Instructions for the task: Output exactly, and only, the lines from the line containing "color([0.11, 0.11, 0.13]) rotate([0, 180, 0])" through the line containing "for node in", both included.

Available data:
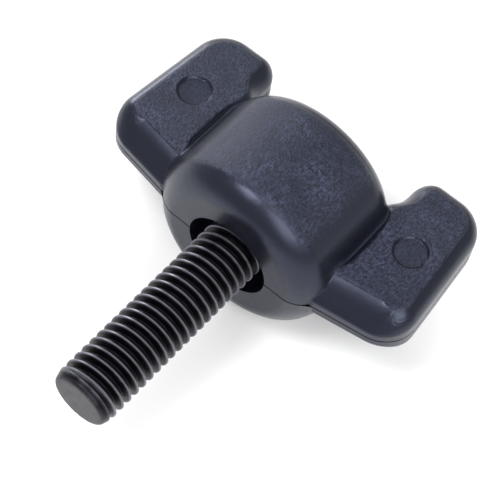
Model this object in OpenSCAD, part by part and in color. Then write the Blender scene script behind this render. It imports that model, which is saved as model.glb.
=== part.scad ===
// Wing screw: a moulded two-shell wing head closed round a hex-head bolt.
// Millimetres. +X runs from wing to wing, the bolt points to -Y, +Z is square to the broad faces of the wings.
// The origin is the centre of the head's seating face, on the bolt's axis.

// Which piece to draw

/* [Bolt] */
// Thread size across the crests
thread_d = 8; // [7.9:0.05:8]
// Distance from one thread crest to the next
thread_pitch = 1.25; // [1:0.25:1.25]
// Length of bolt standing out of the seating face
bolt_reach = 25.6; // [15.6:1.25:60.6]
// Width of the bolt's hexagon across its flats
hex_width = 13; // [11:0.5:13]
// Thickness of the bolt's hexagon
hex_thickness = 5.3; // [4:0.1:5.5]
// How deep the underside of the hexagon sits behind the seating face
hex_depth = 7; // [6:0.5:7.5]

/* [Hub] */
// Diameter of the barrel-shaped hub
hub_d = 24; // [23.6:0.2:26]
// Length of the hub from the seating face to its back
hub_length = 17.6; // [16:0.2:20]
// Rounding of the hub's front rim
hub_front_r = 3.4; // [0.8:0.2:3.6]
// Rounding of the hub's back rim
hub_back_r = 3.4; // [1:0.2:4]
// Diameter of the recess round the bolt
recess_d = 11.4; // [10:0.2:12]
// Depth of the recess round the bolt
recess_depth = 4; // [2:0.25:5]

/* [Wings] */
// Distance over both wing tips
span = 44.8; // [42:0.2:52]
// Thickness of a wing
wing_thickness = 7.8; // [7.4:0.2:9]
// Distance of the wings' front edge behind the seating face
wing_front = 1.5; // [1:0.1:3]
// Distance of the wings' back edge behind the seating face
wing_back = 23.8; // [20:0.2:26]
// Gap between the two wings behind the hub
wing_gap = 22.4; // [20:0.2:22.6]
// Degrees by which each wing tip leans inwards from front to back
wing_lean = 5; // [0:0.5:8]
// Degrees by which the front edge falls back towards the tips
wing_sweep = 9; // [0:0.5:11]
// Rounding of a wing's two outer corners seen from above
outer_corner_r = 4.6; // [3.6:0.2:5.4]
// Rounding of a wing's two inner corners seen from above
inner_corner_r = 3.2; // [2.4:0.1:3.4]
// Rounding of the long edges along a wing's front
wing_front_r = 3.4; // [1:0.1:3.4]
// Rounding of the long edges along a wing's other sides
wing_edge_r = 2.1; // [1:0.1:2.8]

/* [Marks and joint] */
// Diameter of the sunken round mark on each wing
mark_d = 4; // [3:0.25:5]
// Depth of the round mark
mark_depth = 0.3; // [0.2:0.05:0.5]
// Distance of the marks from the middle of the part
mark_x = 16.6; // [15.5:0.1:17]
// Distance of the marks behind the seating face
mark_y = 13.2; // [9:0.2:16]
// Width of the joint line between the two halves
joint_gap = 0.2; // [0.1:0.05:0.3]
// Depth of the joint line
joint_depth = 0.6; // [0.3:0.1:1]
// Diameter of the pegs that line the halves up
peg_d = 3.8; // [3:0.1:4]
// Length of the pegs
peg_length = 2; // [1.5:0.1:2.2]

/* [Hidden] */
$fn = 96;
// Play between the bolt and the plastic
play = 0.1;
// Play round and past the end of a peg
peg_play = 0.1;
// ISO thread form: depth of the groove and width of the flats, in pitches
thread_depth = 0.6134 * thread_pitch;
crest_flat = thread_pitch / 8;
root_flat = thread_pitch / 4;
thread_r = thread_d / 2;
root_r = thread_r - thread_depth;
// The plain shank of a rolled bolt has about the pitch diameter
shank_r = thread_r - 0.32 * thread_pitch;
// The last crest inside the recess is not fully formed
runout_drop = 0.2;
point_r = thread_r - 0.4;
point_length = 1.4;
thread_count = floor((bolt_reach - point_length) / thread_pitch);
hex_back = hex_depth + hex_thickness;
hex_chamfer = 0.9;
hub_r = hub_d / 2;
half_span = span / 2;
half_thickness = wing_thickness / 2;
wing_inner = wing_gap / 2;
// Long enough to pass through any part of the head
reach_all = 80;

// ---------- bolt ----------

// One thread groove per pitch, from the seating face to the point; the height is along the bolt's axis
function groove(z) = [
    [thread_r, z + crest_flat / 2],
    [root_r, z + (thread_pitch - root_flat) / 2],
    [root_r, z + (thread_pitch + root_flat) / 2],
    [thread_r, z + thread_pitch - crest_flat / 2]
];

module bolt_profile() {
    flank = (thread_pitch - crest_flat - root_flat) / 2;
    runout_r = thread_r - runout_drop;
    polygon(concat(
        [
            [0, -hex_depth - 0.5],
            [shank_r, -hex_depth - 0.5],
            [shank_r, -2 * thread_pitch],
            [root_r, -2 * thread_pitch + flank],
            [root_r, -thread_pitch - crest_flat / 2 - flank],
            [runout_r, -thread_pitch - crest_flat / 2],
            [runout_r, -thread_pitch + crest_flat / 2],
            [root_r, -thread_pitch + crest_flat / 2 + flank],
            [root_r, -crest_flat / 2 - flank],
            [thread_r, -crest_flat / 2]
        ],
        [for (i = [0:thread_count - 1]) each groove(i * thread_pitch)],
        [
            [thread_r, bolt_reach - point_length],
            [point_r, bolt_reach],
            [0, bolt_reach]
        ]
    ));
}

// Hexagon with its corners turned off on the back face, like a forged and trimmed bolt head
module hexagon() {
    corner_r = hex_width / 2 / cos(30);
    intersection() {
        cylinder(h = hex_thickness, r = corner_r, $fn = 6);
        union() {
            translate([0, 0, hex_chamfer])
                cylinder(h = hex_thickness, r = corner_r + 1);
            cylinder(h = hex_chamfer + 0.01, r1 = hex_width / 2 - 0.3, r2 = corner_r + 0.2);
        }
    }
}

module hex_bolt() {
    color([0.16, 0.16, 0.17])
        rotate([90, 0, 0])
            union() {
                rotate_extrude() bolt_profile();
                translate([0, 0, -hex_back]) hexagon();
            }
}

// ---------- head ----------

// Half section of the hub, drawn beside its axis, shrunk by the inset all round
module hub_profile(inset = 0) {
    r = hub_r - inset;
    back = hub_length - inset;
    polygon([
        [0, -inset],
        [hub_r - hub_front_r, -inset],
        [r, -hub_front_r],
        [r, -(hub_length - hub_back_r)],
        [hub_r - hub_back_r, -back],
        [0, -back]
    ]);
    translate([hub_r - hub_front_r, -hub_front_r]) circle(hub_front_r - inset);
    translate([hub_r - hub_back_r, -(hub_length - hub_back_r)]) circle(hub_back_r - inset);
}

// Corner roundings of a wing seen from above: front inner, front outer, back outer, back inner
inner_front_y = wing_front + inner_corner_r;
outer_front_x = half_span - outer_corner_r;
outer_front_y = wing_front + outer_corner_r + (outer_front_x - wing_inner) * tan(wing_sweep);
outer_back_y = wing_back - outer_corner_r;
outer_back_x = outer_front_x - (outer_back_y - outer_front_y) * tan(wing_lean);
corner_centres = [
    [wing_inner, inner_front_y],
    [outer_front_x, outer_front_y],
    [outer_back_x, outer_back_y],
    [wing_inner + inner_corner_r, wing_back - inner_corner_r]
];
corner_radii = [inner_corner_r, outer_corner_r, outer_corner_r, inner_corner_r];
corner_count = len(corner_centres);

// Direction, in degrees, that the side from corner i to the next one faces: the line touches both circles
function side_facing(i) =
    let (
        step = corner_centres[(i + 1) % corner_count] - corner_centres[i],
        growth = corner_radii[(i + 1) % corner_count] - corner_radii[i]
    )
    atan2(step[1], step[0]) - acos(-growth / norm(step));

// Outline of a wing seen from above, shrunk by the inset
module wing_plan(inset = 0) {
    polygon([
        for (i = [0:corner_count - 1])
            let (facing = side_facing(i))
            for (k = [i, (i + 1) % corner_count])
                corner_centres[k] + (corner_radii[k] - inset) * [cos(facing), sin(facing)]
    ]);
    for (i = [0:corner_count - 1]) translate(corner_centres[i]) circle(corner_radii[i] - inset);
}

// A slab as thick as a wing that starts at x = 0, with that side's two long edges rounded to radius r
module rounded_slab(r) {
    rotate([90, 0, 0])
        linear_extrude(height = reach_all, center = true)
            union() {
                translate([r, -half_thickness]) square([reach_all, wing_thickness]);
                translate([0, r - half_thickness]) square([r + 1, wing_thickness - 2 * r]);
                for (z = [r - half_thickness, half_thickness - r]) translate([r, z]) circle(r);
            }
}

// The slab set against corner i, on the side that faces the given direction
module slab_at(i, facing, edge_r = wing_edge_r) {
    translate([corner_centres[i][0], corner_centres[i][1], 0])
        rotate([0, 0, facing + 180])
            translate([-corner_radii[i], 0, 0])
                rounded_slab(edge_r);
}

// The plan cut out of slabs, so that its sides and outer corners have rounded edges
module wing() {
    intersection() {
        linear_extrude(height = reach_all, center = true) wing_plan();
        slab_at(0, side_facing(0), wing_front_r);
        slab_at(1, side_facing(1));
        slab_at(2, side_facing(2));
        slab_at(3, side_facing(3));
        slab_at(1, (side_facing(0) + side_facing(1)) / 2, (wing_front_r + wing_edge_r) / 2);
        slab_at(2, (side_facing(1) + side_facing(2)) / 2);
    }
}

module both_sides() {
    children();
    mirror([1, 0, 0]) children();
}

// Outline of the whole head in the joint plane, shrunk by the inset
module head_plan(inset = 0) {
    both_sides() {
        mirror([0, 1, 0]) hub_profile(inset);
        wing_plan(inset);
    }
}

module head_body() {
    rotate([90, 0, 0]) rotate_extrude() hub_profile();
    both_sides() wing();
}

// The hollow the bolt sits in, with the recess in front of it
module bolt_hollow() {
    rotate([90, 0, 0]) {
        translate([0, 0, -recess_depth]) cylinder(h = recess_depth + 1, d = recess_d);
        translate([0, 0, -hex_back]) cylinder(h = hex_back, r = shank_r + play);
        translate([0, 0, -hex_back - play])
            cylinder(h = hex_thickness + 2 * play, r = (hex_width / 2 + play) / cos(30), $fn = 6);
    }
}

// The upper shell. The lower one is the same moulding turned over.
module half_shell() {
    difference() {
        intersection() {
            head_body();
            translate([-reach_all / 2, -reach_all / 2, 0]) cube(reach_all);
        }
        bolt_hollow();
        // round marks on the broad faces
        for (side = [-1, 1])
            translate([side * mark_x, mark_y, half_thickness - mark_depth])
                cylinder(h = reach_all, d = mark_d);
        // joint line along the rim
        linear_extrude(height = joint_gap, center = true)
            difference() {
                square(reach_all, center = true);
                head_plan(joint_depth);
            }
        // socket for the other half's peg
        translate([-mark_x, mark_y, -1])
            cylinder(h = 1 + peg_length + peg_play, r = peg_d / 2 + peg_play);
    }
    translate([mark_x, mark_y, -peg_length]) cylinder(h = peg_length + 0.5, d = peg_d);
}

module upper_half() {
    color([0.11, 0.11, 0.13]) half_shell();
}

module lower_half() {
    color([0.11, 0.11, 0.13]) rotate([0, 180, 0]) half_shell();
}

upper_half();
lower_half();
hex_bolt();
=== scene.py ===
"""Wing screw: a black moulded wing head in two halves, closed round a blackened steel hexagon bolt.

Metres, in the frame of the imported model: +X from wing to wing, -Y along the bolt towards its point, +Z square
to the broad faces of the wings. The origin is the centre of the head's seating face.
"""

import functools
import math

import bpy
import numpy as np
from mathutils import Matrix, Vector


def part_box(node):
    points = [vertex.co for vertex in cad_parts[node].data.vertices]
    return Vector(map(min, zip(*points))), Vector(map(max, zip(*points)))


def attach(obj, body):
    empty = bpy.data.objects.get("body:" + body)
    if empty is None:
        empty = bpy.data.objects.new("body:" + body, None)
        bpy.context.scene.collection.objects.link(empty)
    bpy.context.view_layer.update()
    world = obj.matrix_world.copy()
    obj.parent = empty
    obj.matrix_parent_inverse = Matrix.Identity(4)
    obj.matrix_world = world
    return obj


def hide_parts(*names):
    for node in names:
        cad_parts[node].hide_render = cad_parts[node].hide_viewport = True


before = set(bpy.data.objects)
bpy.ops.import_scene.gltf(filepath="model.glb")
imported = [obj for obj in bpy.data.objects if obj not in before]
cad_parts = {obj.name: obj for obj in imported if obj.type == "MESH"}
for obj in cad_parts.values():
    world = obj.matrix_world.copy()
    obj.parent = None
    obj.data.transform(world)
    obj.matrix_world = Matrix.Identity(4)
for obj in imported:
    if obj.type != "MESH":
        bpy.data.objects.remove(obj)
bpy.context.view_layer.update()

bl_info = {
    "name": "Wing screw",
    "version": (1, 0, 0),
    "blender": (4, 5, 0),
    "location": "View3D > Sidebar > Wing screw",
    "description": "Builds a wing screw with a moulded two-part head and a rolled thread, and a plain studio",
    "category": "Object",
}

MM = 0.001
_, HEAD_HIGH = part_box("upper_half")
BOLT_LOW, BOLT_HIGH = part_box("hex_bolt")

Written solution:
    color([0.11, 0.11, 0.13]) rotate([0, 180, 0]) half_shell();
}

upper_half();
lower_half();
hex_bolt();
=== scene.py ===
"""Wing screw: a black moulded wing head in two halves, closed round a blackened steel hexagon bolt.

Metres, in the frame of the imported model: +X from wing to wing, -Y along the bolt towards its point, +Z square
to the broad faces of the wings. The origin is the centre of the head's seating face.
"""

import functools
import math

import bpy
import numpy as np
from mathutils import Matrix, Vector


def part_box(node):
    points = [vertex.co for vertex in cad_parts[node].data.vertices]
    return Vector(map(min, zip(*points))), Vector(map(max, zip(*points)))


def attach(obj, body):
    empty = bpy.data.objects.get("body:" + body)
    if empty is None:
        empty = bpy.data.objects.new("body:" + body, None)
        bpy.context.scene.collection.objects.link(empty)
    bpy.context.view_layer.update()
    world = obj.matrix_world.copy()
    obj.parent = empty
    obj.matrix_parent_inverse = Matrix.Identity(4)
    obj.matrix_world = world
    return obj


def hide_parts(*names):
    for node in names:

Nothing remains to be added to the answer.